Set task:
Answer with a single number: the count of lines that include the string "frame".

::::

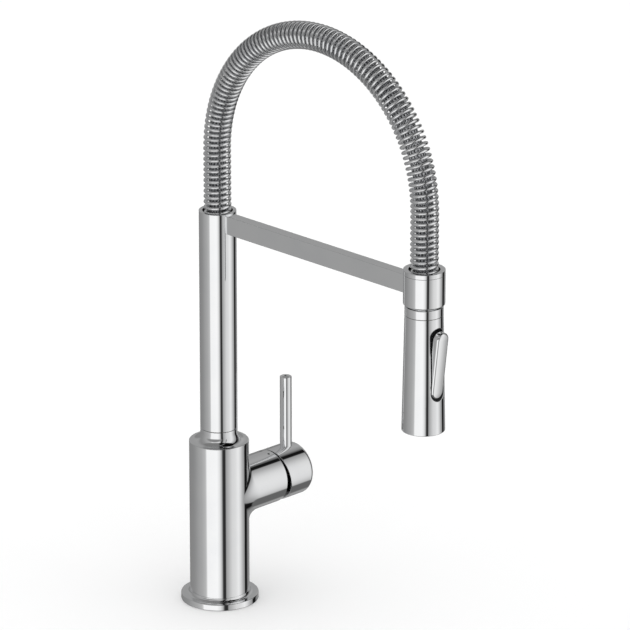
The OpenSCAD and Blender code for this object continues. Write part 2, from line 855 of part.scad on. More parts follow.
module head_shell() {
    color(chrome) on_head() difference() {
        translate([0, 0, shell_bottom]) cylinder(r1 = end_r, r2 = collar_r, h = shell_l);
        translate([0, 0, shell_bottom - 1]) cylinder(
            r1 = end_r - shell_wall + (end_r - collar_r) / shell_l,
            r2 = collar_r - shell_wall - (end_r - collar_r) / shell_l,
            h = shell_l + 2
        );
        opening_cut(opening_w, opening_h, 4, end_r + 4);
    }
}

module water_core() {
    color(white_plastic) on_head() difference() {
        union() {
            translate([0, 0, core_bottom]) cylinder(r = core_r, h = core_top - core_bottom);
            translate([0, 0, core_top - 1]) cylinder(r = fitting_r, h = spigot_top - core_top + 1);
            translate([0, 0, core_bottom - 3]) cylinder(r = plate_r - rim_wall - slip, h = 5);
        }
        // flat behind the toggle's surround
        translate([-20, -20 - core_flat, toggle_z - opening_h / 2 - 1]) cube([40, 20, opening_h + 2]);
        // inlet, diverter bore and the two outlets
        translate([0, 0, spigot_top - 18]) cylinder(r = valve_r, h = 20);
        translate([0, 0, spool_z]) cylinder(r = 3.2, h = spigot_top - spool_z);
        forward_rod(spool_r + running, -8.5, 20, spool_z);
        translate([0, 3.2, core_bottom - 4]) cylinder(r = 1.8, h = spool_z - core_bottom + 4);
        translate([0, -3.4, core_bottom - 4]) cylinder(r = 1.8, h = spool_z - core_bottom + 4);
        // groove of the plate's seal
        tube(plate_r + 2, plate_r - rim_wall - slip - 1, core_bottom - 2.2, core_bottom - 0.8);
    }
}

module toggle_surround() {
    outer_w = opening_w - 2 * surround_gap;
    outer_h = opening_h - 2 * surround_gap;
    color(plastic) on_head() difference() {
        intersection() {
            opening_cut(outer_w, outer_h, floor_face - surround_floor, end_r + 2);
            translate([0, 0, shell_bottom]) cylinder(r1 = end_r - 0.05, r2 = collar_r - 0.05, h = shell_l);
        }
        opening_cut(outer_w - 2 * surround_wall, outer_h - 2 * surround_wall, floor_face, end_r + 4);
        forward_rod(spool_r + 0.6, 0, 20, spool_z);
        translate([0, -toggle_axle, toggle_z]) rotate([0, 90, 0])
            cylinder(r = toggle_pin_r + 0.02, h = 40, center = true);
    }
}

module toggle_pin() {
    color(steel) on_head() translate([0, -toggle_axle, toggle_z]) rotate([0, 90, 0])
        cylinder(r = toggle_pin_r, h = opening_w - 0.3, center = true);
}

module on_toggle() {
    on_head() translate([0, -toggle_axle, toggle_z]) rotate([toggle_lean, 0, 0]) children();
}

module spray_toggle() {
    color(chrome) difference() {
        union() {
            on_toggle() translate([0, -toggle_setback, 0]) rotate([90, 0, 0])
                linear_extrude(toggle_t) stadium(toggle_w, toggle_l);
            on_toggle() rotate([0, 90, 0]) cylinder(r = toggle_boss_r, h = toggle_w - 2, center = true);
            on_toggle() translate([1 - toggle_w / 2, -toggle_setback - 1, -toggle_boss_r])
                cube([toggle_w - 2, toggle_setback + 1, 2 * toggle_boss_r]);
            on_head() forward_rod(peg_r, peg_tip, toggle_face, spool_z);
        }
        on_toggle() rotate([0, 90, 0]) cylinder(r = toggle_pin_r + running, h = 40, center = true);
    }
}

module diverter_spool() {
    color(plastic) on_head() difference() {
        forward_rod(spool_r, -spool_back, peg_tip - pass, spool_z);
        for (y = [-3, 5]) difference() {
            forward_rod(spool_r + 1, y - 0.6, y + 0.6, spool_z);
            forward_rod(1.6, y - 2, y + 2, spool_z);
        }
    }
}

module spool_seals() {
    color(rubber) on_head() for (y = [-3, 5])
        translate([0, -y, spool_z]) rotate([90, 0, 0]) torus(2.05, 0.42, 0);
}

module diverter_spring() {
    wire = 0.4;
    length = 3.2;
    coil = 1.9;
    count = 4;
    steps = 8 * count;
    angles = [for (i = [0 : steps]) 360 * count * i / steps];
    outs = [for (a = angles) [cos(a), 0, sin(a)]];
    start = [0, spool_back + 0.3 + wire / 2, spool_z];
    centres = [for (i = [0 : steps]) start + coil * outs[i] + [0, (length - wire) * i / steps, 0]];
    sides = [for (a = angles) [0, -1, 0]];
    color(steel) on_head() swept_wire(centres, outs, sides, wire / 2, 6);
}

module nozzle_places() {
    inner = aerator_r + 1.9;
    outer = plate_r - rim_wall - 1.2;
    for (i = [0 : nozzle_count - 1]) rotate([0, 0, 360 * i / nozzle_count])
        translate([inner, 0, 0]) children();
    for (i = [0 : nozzle_count * 3 / 2 - 1]) rotate([0, 0, 240 * (i + 0.5) / nozzle_count])
        translate([outer, 0, 0]) children();
}

module spray_plate() {
    color(plastic) on_head() difference() {
        union() {
            translate([0, 0, plate_z]) cylinder(r = plate_r, h = plate_t);
            tube(plate_r, plate_r - rim_wall, plate_z + 1, core_bottom + 1);
        }
        translate([0, 0, plate_z - 1]) cylinder(r = aerator_r + slip, h = 10);
        translate([0, 0, plate_z - 1]) nozzle_places() cylinder(r = nozzle_r + 0.02, h = 10, $fn = 24);
        translate([0, 0, core_bottom - 0.05]) cylinder(r = core_r + 0.05, h = 5);
    }
}

module spray_nozzles() {
    color(rubber) on_head() translate([0, 0, plate_z - 0.6]) nozzle_places() difference() {
        cylinder(r = nozzle_r, h = plate_t + 0.6, $fn = 24);
        translate([0, 0, -1]) cylinder(r = 0.35, h = 10, $fn = 16);
    }
}

module plate_seal() {
    color(rubber) on_head() torus(plate_r - rim_wall - slip - 0.5, 0.5, core_bottom - 1.5);
}

module face_ring() {
    color(chrome) on_head() rotate_extrude() difference() {
        translate([plate_r + 0.1, shell_bottom + 0.3]) square([end_r - shell_wall - plate_r - 0.35, 6]);
        translate([plate_r + 0.1, shell_bottom + 0.3]) rotate(45) square(0.8, center = true);
    }
}

module aerator() {
    grid = 1.9;
    color(plastic) on_head() difference() {
        translate([0, 0, plate_z - 0.2]) cylinder(r = aerator_r, h = plate_t + 1.2);
        for (i = [-3 : 3], j = [-3 : 3]) {
            x = (i + j / 2) * grid;
            y = j * grid * 0.866;
            if (norm([x, y]) < aerator_r - 1.4)
                translate([x, y, plate_z - 1]) cylinder(r = 0.7, h = 9, $fn = 6);
        }
    }
}

base_gasket();
base_flange();
mixer_body();
swivel_bushes();
swivel_screw();
cartridge_housing();
cartridge_seals();
fixed_disc();
retaining_nut();
dome_ring();
temperature_marks();
temperature_rotor();
stem_pin();
disc_carrier();
moving_disc();
cartridge_stem();
handle_cap();
lever_pin();
lever_screw();
column_foot();
column_seals();
column_tube();
riser_tube();
hose_connector();
spring_seat();
support_arm();
docking_ring();
ring_cap();
ring_liner();
arm_screws();
spring();
inner_hose();
spring_cup();
hose_ferrule();
hose_fitting();
head_collar();
hose_nut();
hose_washer();
check_valve();
head_shell();
water_core();
toggle_surround();
toggle_pin();
spray_plate();
plate_seal();
spray_nozzles();
face_ring();
aerator();
diverter_spring();
spray_toggle();
diverter_spool();
spool_seals();
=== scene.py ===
import json
import math

import bmesh
import bpy
import numpy as np
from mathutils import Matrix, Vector


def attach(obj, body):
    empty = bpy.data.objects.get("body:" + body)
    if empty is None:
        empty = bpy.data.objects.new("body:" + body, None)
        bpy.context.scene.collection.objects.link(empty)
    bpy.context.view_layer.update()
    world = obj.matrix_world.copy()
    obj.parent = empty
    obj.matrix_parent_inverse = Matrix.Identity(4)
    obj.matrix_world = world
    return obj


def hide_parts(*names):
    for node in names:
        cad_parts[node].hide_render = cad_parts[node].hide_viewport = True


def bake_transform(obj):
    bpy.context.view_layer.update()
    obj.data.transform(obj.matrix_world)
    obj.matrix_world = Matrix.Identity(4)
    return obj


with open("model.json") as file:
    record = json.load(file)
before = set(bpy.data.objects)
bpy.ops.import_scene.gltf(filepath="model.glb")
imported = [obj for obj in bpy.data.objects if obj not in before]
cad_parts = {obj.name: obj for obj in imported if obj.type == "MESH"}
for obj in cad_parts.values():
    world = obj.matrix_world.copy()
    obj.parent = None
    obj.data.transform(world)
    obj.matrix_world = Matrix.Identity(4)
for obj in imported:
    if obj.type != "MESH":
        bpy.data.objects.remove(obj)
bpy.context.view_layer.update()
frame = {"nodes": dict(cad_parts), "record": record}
print("stage: frame loaded")

millimetre = 0.001
# sizes of the whole object in millimetres, shared by several pieces
main = {
    "stubZ": 89.5,
    "pivotX": 46.0,
    "bodyRadius": 24.0,
    "bodyTop": 136.0,
    "bodyFoot": 7.9,
    "neckTop": 146.7,
    "reach": 227.7,
    "headTop": 306.9,
    "headSeam": 299.9,
    "shellTop": 299.6,
    "shellBottom": 205.9,
    "archZ": 381.5,
}


def roundedProfile(corners, steps=5, support=0.12):
    # points of a polygon whose corners (x, y, radius) are rounded, each arc held by a close point on
    # either side
    points = []
    count = len(corners)
    for i, (x, y, radius) in enumerate(corners):
        here = np.array([x, y], float)
        before = np.array(corners[i - 1][:2], float) - here
        after = np.array(corners[(i + 1) % count][:2], float) - here
        if radius <= 0:
            points.append(here)
            continue
        lengthBefore, lengthAfter = np.linalg.norm(before), np.linalg.norm(after)
        before, after = before / lengthBefore, after / lengthAfter
        half = math.acos(np.clip(before @ after, -1, 1)) / 2
        setback = radius / math.tan(half)
        centre = here + (before + after) / np.linalg.norm(before + after) * radius / math.sin(half)
        start, end = here + before * setback, here + after * setback
        points.append(start + before * min(support, (lengthBefore - setback) / 3))
        for k in range(steps + 1):
            t = k / steps
            sweep = math.pi - 2 * half
            a = (start - centre) / radius
            b = (end - centre) / radius
            arc = radius * (math.sin((1 - t) * sweep) * a + math.sin(t * sweep) * b) / math.sin(sweep)
            points.append(centre + arc)
        points.append(end + after * min(support, (lengthAfter - setback) / 3))
    return [tuple(p) for p in points]


def faceOutwards(mesh, mergeWithin=None):
    edited = bmesh.new()
    edited.from_mesh(mesh)
    if mergeWithin:
        bmesh.ops.remove_doubles(edited, verts=edited.verts, dist=mergeWithin)
    bmesh.ops.recalc_face_normals(edited, faces=edited.faces)
    edited.to_mesh(mesh)
    edited.free()


def addPiece(name, body, slotName, vertices, faces, material, replaced=(), scale=millimetre):
    mesh = bpy.data.meshes.new(name)
    mesh.from_pydata([tuple(c * scale for c in v) for v in vertices], [], faces)
    mesh.validate()
    faceOutwards(mesh, 1e-7)
    for polygon in mesh.polygons:
        polygon.use_smooth = True
    mesh.materials.append(material)
    piece = bpy.data.objects.new(name, mesh)
    bpy.context.scene.collection.objects.link(piece)
    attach(piece, body)
    if replaced:
        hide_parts(*replaced)
    return piece


def ringFaces(rings, count, closed):
    faces = []
    total = len(rings) if closed else len(rings) - 1
    for i in range(total):
        a, b = rings[i], rings[(i + 1) % len(rings)]
        for k in range(count):
            n = (k + 1) % count
            faces.append([a + k, a + n, b + n, b + k])
    return faces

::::

Worked solution:
2